#### What you need to do:
Quote exactly the lines between the line containing "Reconstruct the object in this render as an" and the line containing "along the underside.", counting those two lines as part of the range. Leave the rest out.

[Modeling code records]

————

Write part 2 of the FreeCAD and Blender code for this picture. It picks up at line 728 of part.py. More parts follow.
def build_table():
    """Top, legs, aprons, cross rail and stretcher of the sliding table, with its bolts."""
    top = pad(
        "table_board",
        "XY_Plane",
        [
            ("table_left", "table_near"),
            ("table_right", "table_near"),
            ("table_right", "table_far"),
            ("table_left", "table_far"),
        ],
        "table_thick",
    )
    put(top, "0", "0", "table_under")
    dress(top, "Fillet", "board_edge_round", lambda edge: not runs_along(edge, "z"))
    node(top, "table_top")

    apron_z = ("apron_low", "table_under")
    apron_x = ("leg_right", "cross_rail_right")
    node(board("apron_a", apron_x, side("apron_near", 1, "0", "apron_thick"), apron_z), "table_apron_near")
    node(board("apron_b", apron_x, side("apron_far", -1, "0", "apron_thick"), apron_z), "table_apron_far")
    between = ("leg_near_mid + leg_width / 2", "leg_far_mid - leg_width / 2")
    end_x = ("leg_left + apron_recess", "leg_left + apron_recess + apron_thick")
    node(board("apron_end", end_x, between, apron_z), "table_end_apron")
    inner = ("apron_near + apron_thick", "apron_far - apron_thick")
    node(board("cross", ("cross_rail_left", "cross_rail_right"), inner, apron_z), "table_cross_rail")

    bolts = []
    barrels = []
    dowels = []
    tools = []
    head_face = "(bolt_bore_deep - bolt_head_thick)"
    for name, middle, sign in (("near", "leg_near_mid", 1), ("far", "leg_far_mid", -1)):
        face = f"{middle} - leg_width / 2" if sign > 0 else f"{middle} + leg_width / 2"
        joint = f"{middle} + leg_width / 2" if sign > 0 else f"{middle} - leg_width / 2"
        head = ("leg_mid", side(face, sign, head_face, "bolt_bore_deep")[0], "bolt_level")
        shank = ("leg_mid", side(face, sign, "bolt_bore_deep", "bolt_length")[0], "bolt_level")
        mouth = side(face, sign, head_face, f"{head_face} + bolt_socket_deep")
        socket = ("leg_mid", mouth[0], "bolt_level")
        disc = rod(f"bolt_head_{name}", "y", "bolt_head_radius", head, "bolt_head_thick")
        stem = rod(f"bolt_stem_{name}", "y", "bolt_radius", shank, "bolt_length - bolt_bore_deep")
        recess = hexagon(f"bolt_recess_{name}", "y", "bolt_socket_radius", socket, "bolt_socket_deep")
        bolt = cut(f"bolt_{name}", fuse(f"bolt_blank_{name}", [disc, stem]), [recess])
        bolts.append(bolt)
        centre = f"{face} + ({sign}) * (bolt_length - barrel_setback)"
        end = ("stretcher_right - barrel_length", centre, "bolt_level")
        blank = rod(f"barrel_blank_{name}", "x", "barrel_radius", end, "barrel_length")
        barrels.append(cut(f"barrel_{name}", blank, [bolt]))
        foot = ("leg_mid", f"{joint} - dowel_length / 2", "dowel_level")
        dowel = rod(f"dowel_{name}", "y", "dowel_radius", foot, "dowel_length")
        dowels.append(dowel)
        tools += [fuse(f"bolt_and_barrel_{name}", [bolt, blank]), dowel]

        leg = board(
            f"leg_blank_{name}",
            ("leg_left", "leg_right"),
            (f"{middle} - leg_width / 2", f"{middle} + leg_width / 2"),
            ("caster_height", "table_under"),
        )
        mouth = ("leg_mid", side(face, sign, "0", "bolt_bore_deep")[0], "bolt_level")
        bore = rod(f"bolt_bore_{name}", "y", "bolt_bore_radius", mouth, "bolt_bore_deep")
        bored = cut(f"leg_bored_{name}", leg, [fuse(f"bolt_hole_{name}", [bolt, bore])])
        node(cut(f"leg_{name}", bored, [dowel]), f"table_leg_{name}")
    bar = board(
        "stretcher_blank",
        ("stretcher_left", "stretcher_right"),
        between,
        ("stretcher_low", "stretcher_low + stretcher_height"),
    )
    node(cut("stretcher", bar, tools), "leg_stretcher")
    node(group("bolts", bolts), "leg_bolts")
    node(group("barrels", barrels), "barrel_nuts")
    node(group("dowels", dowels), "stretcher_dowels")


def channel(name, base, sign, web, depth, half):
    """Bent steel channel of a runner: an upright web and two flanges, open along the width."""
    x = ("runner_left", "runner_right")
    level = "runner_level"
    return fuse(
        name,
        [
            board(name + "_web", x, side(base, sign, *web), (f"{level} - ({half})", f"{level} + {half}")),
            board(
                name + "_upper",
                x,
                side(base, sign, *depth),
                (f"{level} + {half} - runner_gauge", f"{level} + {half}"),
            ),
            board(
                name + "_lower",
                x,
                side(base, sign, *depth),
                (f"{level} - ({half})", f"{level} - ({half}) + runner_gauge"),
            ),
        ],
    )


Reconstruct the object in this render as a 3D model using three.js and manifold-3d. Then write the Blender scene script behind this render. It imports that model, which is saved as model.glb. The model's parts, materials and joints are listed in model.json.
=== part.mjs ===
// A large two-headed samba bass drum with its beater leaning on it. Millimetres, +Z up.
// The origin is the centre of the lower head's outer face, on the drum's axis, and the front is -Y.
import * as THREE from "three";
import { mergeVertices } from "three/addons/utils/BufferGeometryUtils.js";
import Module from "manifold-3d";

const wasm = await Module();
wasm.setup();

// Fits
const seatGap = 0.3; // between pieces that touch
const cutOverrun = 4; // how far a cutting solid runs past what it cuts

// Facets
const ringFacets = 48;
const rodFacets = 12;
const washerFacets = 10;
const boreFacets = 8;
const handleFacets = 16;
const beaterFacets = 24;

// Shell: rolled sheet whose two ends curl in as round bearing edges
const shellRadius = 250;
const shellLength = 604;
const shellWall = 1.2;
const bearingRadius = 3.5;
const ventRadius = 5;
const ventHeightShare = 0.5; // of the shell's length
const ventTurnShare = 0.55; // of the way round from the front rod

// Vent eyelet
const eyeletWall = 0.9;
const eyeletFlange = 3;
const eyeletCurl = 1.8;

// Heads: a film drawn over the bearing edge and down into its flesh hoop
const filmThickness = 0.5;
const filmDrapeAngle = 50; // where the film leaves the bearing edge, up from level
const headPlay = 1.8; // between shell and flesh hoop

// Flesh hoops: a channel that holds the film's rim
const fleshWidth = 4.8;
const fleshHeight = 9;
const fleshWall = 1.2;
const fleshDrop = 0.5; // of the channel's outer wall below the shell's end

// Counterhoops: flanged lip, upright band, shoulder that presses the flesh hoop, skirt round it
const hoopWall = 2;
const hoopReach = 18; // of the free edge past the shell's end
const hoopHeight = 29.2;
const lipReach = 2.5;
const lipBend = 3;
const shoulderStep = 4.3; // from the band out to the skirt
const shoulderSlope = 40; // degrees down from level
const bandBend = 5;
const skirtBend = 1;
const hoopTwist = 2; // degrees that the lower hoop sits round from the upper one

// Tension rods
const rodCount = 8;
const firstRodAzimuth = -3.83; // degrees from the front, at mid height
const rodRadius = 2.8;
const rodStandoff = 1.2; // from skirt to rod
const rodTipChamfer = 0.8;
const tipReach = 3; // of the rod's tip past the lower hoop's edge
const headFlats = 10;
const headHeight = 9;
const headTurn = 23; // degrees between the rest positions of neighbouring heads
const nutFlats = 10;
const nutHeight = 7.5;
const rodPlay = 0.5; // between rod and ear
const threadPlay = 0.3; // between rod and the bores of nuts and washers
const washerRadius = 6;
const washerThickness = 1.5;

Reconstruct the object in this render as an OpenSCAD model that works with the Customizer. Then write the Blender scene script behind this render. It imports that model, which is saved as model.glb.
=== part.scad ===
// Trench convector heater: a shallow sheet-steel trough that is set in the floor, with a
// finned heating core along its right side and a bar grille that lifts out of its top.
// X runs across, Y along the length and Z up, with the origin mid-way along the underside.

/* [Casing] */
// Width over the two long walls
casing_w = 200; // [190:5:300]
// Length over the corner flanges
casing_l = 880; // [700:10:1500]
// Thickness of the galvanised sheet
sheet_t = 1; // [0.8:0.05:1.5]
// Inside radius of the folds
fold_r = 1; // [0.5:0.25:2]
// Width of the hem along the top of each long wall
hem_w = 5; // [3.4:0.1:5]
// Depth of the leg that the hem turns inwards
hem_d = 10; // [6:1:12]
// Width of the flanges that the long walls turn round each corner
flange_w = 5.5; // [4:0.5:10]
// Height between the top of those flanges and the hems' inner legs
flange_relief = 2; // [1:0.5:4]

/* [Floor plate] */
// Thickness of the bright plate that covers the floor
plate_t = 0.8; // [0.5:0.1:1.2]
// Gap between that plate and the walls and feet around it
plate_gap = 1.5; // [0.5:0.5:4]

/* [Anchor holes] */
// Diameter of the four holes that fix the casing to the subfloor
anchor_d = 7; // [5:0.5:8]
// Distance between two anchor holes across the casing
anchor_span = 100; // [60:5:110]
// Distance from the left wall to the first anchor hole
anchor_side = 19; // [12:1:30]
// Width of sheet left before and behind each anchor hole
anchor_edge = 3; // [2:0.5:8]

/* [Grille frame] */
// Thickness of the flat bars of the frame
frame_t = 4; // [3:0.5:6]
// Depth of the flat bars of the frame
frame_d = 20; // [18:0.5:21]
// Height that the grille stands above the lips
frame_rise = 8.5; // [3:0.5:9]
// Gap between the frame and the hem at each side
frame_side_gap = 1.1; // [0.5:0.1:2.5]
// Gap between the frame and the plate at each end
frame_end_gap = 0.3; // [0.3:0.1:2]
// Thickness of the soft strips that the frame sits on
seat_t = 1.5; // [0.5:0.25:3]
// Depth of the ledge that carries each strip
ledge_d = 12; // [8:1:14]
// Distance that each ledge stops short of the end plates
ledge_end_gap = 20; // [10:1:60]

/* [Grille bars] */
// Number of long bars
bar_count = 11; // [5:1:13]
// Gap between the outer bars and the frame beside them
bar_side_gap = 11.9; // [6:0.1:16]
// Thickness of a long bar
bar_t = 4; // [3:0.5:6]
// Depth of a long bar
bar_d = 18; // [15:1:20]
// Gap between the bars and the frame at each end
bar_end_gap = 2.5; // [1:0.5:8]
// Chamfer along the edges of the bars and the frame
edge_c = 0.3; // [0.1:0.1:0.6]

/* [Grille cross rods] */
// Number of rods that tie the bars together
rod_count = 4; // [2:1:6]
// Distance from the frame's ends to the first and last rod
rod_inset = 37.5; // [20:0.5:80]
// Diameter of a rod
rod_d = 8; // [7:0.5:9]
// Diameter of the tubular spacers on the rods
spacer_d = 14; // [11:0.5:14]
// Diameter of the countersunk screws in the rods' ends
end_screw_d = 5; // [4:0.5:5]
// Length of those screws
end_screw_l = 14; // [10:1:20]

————

#### Answer to this problem:
Reconstruct the object in this render as an OpenSCAD model that works with the Customizer. Then write the Blender scene script behind this render. It imports that model, which is saved as model.glb.
=== part.scad ===
// Trench convector heater: a shallow sheet-steel trough that is set in the floor, with a
// finned heating core along its right side and a bar grille that lifts out of its top.
// X runs across, Y along the length and Z up, with the origin mid-way along the underside.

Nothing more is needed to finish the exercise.